[Start Given material]
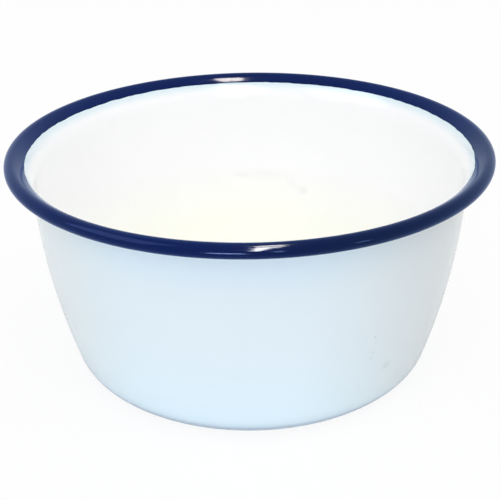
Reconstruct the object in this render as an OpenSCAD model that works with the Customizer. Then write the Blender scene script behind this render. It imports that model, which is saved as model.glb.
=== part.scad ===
// A round pudding basin: one enamelled steel sheet, pressed to a bowl, with its edge
// flared to a lip and rolled outward into an open bead. It stands on z = 0, round the Z axis.

/* [Basin] */
// Diameter over the rolled rim
rim_d = 160; // [130:1:190]
// Height from the surface it stands on to the top of the rim
height = 75; // [45:1:95]
// Diameter of the flat part of the base
base_d = 112; // [80:1:126]
// Thickness of the enamelled sheet
sheet_t = 1; // [0.6:0.05:1.5]

/* [Wall] */
// Outside radius of the corner between base and wall
corner_r = 7; // [3:0.5:14]
// Outside radius of the wall's gentle bulge, seen in section
bulge_r = 225; // [120:5:400]

/* [Rim] */
// Radius of the bend from wall to lip, on the inside of the basin
flare_r = 11; // [6:0.5:16]
// How far the lip leans out from upright where the bead begins, in degrees
lip_lean = 61; // [45:1:75]
// Diameter of the rolled bead
bead_d = 4.5; // [3.6:0.1:7]
// Gap that stays open between the rolled edge and the sheet beside it
roll_gap = 0.45; // [0.2:0.05:0.6]

/* [Trim] */
// How far below the top of the rim the dark trim reaches on the inside
trim_depth = 2.75; // [1:0.25:4.5]

/* [Hidden] */
// How far a flat between two points of a section may lie from the true arc
flat_error = 0.02;
// Steps round the axis
round_steps = 180;

// Bead: centre of its section, and the way from there to where the lip meets it
bead_r = bead_d / 2;
bead_c = [rim_d / 2 - bead_r, height - bead_r];
lip_dir = polar(1, 180 - lip_lean);

// Flare: its centre lies outside the wall, so that lip and bead share one tangent
flare_c = bead_c - (flare_r - bead_r) * lip_dir;
flare_under_r = flare_r - sheet_t;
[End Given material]
→ Objective: Please repeat word for word the lines above that run from the beginning through the line containing "the Z axis.", keeping both the first and that last line.

→ Answer for the task:
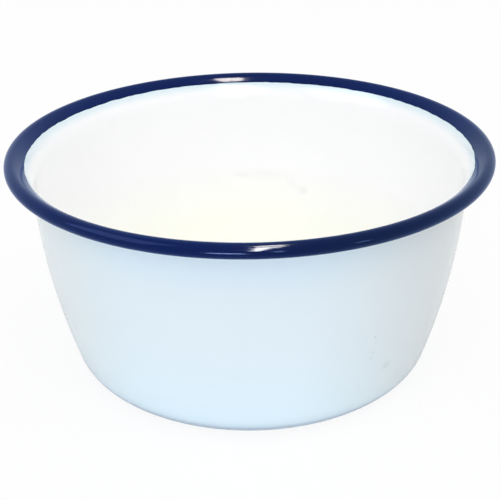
Reconstruct the object in this render as an OpenSCAD model that works with the Customizer. Then write the Blender scene script behind this render. It imports that model, which is saved as model.glb.
=== part.scad ===
// A round pudding basin: one enamelled steel sheet, pressed to a bowl, with its edge
// flared to a lip and rolled outward into an open bead. It stands on z = 0, round the Z axis.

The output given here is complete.